*The task:* Start at the line that has "placed() hinge_ears();" and stop at the line that has "# Node helpers". Print those lines and all lines between them exactly, and nothing more.

*Stored data:*

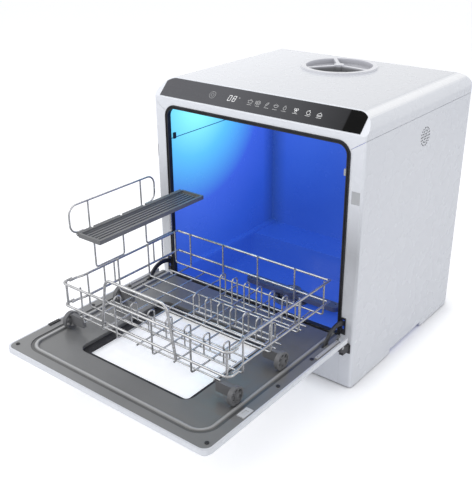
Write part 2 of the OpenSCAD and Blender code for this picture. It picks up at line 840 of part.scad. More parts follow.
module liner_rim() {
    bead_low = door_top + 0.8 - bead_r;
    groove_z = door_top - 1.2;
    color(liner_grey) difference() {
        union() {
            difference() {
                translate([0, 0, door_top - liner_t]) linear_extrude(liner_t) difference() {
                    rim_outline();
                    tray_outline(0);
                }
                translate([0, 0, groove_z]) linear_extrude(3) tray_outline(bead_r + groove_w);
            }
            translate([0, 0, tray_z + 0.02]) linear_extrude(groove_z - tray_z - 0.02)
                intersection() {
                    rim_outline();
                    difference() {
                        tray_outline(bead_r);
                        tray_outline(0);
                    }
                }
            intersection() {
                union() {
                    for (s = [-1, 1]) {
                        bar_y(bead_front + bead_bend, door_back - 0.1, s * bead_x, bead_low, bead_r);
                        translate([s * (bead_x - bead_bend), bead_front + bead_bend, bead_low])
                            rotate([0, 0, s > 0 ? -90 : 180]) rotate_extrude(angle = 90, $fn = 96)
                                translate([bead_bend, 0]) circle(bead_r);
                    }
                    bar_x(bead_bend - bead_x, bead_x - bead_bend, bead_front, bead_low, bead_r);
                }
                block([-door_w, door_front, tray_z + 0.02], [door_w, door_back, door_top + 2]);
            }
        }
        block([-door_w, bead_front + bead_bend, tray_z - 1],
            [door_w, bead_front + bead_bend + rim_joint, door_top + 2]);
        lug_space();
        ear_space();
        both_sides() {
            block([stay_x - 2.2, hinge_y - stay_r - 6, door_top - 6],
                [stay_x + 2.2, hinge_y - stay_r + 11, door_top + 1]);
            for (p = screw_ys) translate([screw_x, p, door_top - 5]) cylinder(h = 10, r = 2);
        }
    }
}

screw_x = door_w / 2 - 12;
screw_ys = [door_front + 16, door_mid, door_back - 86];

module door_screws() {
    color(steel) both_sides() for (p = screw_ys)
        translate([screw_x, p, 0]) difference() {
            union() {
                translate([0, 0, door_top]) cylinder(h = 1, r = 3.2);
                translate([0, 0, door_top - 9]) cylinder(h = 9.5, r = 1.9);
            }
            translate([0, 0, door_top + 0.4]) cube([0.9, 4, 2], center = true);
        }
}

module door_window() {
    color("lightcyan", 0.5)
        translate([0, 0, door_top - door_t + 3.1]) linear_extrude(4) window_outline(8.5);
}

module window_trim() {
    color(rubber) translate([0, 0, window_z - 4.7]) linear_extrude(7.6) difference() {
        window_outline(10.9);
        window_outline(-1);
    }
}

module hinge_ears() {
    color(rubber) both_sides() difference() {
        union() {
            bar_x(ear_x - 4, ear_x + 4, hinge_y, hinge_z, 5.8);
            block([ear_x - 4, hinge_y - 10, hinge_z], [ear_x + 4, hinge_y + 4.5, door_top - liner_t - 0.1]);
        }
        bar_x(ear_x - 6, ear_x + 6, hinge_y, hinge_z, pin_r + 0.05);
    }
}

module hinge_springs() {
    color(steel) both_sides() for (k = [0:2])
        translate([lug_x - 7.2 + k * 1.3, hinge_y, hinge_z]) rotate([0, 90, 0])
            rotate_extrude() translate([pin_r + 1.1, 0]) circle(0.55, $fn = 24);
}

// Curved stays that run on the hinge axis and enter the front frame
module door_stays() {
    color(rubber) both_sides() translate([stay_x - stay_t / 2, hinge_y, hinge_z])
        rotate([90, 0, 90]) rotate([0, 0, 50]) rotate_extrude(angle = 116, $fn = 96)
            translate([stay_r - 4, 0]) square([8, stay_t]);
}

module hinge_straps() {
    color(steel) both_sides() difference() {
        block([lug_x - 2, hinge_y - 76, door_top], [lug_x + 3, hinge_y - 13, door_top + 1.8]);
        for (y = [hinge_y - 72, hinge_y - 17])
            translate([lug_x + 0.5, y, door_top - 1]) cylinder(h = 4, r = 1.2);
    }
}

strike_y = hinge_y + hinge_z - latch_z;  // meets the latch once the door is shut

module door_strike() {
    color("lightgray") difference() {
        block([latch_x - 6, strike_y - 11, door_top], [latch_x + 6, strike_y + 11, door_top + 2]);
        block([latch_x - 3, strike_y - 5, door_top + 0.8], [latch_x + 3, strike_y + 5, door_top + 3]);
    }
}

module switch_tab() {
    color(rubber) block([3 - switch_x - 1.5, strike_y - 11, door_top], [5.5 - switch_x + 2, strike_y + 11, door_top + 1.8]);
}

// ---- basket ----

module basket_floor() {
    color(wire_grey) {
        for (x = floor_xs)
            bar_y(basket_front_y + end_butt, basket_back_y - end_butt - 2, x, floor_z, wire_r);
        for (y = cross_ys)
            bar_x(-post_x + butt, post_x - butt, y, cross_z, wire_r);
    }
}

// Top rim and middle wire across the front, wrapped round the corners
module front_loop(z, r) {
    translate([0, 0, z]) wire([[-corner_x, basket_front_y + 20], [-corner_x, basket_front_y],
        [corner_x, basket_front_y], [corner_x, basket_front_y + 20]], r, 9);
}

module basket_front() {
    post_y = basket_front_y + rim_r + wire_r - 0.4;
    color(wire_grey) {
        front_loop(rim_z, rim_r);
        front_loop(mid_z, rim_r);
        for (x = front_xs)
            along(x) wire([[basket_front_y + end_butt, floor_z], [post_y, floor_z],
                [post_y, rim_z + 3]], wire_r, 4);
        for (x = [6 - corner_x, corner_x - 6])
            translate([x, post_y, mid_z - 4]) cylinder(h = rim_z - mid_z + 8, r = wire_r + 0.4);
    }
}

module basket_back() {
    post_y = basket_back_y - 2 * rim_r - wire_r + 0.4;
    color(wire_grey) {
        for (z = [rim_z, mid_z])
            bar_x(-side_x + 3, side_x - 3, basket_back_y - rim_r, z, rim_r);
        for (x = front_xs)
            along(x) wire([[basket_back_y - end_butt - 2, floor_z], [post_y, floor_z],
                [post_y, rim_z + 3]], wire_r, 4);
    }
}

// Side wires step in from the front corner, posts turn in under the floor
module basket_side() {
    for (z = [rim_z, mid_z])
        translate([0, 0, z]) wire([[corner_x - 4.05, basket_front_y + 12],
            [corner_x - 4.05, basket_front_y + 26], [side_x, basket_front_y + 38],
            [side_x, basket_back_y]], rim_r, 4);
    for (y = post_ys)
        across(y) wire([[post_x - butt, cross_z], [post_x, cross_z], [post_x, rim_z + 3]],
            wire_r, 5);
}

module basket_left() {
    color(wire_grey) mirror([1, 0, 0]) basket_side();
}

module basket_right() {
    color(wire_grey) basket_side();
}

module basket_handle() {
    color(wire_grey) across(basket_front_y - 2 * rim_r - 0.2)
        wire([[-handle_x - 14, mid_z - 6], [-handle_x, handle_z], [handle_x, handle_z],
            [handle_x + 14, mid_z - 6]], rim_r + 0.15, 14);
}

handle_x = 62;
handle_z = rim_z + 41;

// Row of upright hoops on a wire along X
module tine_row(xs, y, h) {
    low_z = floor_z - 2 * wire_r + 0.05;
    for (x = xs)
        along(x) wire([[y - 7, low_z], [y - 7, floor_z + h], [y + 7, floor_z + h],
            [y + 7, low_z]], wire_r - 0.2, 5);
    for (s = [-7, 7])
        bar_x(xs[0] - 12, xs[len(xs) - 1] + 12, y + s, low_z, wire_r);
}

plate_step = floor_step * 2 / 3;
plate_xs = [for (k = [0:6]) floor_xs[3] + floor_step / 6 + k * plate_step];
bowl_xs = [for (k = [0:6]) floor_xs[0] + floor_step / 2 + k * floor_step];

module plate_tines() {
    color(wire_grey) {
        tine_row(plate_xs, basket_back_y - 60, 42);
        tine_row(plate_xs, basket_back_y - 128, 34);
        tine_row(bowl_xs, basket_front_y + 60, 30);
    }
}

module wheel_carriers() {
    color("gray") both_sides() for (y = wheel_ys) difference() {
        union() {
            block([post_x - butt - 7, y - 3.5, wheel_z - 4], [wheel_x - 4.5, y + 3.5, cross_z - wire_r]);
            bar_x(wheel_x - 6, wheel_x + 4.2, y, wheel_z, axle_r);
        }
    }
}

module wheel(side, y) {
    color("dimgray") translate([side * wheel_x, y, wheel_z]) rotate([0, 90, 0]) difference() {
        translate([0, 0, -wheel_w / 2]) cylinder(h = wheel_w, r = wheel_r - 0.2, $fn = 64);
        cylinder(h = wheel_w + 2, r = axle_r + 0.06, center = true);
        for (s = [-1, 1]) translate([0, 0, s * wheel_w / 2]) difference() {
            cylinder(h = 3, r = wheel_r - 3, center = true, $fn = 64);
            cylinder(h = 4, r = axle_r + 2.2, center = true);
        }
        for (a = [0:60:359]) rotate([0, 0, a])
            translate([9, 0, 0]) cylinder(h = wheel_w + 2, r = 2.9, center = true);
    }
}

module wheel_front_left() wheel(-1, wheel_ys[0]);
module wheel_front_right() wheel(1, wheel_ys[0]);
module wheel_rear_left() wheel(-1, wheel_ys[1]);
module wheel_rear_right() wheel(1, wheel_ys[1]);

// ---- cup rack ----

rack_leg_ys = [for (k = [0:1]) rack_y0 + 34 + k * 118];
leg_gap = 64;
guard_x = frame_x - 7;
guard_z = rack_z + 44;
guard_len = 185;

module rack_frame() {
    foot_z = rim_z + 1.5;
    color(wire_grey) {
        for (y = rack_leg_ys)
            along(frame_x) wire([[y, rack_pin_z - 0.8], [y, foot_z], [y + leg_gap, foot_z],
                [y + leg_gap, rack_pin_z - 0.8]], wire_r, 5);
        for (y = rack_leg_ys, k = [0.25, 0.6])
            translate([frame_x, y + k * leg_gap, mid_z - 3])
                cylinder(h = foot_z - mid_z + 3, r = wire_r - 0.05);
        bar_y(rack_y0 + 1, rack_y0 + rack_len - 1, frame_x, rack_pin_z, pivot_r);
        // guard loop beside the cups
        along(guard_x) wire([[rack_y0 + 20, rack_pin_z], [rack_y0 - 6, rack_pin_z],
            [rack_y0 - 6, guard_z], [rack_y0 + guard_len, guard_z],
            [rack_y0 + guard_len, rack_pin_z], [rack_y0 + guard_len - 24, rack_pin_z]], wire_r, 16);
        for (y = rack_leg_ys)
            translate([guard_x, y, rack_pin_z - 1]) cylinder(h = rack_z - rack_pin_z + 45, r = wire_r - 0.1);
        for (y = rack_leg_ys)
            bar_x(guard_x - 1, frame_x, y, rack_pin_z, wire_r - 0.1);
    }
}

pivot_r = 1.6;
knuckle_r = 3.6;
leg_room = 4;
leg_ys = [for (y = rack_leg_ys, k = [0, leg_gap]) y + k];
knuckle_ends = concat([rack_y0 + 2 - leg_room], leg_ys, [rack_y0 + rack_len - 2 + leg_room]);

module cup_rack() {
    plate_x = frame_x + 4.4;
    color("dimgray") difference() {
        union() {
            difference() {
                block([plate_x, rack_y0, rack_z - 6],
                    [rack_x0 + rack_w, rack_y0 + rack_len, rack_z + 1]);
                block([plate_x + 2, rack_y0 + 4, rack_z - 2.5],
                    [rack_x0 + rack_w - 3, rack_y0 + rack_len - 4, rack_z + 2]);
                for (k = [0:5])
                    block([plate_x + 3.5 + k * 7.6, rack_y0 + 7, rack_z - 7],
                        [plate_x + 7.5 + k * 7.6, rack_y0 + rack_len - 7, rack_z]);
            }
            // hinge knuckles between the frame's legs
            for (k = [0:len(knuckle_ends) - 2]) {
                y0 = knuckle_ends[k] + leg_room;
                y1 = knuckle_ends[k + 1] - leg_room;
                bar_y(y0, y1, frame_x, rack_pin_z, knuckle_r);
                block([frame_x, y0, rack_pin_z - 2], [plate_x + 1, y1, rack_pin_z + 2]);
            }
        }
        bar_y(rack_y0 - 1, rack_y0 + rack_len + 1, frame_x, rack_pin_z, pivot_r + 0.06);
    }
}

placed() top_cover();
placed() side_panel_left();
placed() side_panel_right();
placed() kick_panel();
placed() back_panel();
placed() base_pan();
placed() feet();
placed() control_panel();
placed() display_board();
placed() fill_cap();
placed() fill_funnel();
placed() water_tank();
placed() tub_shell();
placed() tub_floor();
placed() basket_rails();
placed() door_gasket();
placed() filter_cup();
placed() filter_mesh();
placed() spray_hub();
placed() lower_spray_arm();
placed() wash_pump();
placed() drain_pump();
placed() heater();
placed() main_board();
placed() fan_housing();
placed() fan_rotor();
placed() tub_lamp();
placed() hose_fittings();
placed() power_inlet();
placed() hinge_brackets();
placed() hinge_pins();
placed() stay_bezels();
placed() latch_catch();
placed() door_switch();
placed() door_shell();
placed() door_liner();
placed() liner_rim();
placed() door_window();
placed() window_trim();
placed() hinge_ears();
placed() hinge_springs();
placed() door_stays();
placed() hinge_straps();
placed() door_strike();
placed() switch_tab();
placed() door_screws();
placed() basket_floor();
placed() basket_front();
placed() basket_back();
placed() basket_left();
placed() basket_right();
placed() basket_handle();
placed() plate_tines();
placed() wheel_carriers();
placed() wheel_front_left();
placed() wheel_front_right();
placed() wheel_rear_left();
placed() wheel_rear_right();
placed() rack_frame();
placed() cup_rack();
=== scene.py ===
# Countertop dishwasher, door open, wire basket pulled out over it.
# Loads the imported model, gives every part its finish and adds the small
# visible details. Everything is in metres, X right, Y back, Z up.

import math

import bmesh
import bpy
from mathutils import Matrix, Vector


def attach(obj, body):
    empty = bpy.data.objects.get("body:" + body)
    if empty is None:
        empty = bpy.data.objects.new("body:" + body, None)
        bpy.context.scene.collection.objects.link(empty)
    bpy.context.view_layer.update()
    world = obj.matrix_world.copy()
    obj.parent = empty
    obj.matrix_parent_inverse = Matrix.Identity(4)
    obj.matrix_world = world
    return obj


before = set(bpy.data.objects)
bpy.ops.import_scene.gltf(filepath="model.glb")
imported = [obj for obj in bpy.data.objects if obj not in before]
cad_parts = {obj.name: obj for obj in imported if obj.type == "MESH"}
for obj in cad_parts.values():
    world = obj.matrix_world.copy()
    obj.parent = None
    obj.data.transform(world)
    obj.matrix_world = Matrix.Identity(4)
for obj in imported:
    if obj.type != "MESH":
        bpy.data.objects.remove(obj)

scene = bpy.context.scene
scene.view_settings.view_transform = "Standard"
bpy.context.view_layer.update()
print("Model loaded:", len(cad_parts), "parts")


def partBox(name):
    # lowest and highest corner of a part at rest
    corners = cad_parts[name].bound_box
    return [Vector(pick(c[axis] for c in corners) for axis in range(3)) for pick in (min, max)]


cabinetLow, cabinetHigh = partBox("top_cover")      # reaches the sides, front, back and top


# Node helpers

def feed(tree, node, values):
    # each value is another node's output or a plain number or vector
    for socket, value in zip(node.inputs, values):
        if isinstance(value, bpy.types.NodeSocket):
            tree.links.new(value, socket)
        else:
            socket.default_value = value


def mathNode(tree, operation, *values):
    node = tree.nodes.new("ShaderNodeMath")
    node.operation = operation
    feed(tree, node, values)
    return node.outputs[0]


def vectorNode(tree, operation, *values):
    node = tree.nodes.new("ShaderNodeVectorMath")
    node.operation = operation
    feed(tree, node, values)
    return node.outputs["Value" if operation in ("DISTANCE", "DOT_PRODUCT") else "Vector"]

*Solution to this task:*
placed() hinge_ears();
placed() hinge_springs();
placed() door_stays();
placed() hinge_straps();
placed() door_strike();
placed() switch_tab();
placed() door_screws();
placed() basket_floor();
placed() basket_front();
placed() basket_back();
placed() basket_left();
placed() basket_right();
placed() basket_handle();
placed() plate_tines();
placed() wheel_carriers();
placed() wheel_front_left();
placed() wheel_front_right();
placed() wheel_rear_left();
placed() wheel_rear_right();
placed() rack_frame();
placed() cup_rack();
=== scene.py ===
# Countertop dishwasher, door open, wire basket pulled out over it.
# Loads the imported model, gives every part its finish and adds the small
# visible details. Everything is in metres, X right, Y back, Z up.

import math

import bmesh
import bpy
from mathutils import Matrix, Vector


def attach(obj, body):
    empty = bpy.data.objects.get("body:" + body)
    if empty is None:
        empty = bpy.data.objects.new("body:" + body, None)
        bpy.context.scene.collection.objects.link(empty)
    bpy.context.view_layer.update()
    world = obj.matrix_world.copy()
    obj.parent = empty
    obj.matrix_parent_inverse = Matrix.Identity(4)
    obj.matrix_world = world
    return obj


before = set(bpy.data.objects)
bpy.ops.import_scene.gltf(filepath="model.glb")
imported = [obj for obj in bpy.data.objects if obj not in before]
cad_parts = {obj.name: obj for obj in imported if obj.type == "MESH"}
for obj in cad_parts.values():
    world = obj.matrix_world.copy()
    obj.parent = None
    obj.data.transform(world)
    obj.matrix_world = Matrix.Identity(4)
for obj in imported:
    if obj.type != "MESH":
        bpy.data.objects.remove(obj)

scene = bpy.context.scene
scene.view_settings.view_transform = "Standard"
bpy.context.view_layer.update()
print("Model loaded:", len(cad_parts), "parts")


def partBox(name):
    # lowest and highest corner of a part at rest
    corners = cad_parts[name].bound_box
    return [Vector(pick(c[axis] for c in corners) for axis in range(3)) for pick in (min, max)]


cabinetLow, cabinetHigh = partBox("top_cover")      # reaches the sides, front, back and top


# Node helpers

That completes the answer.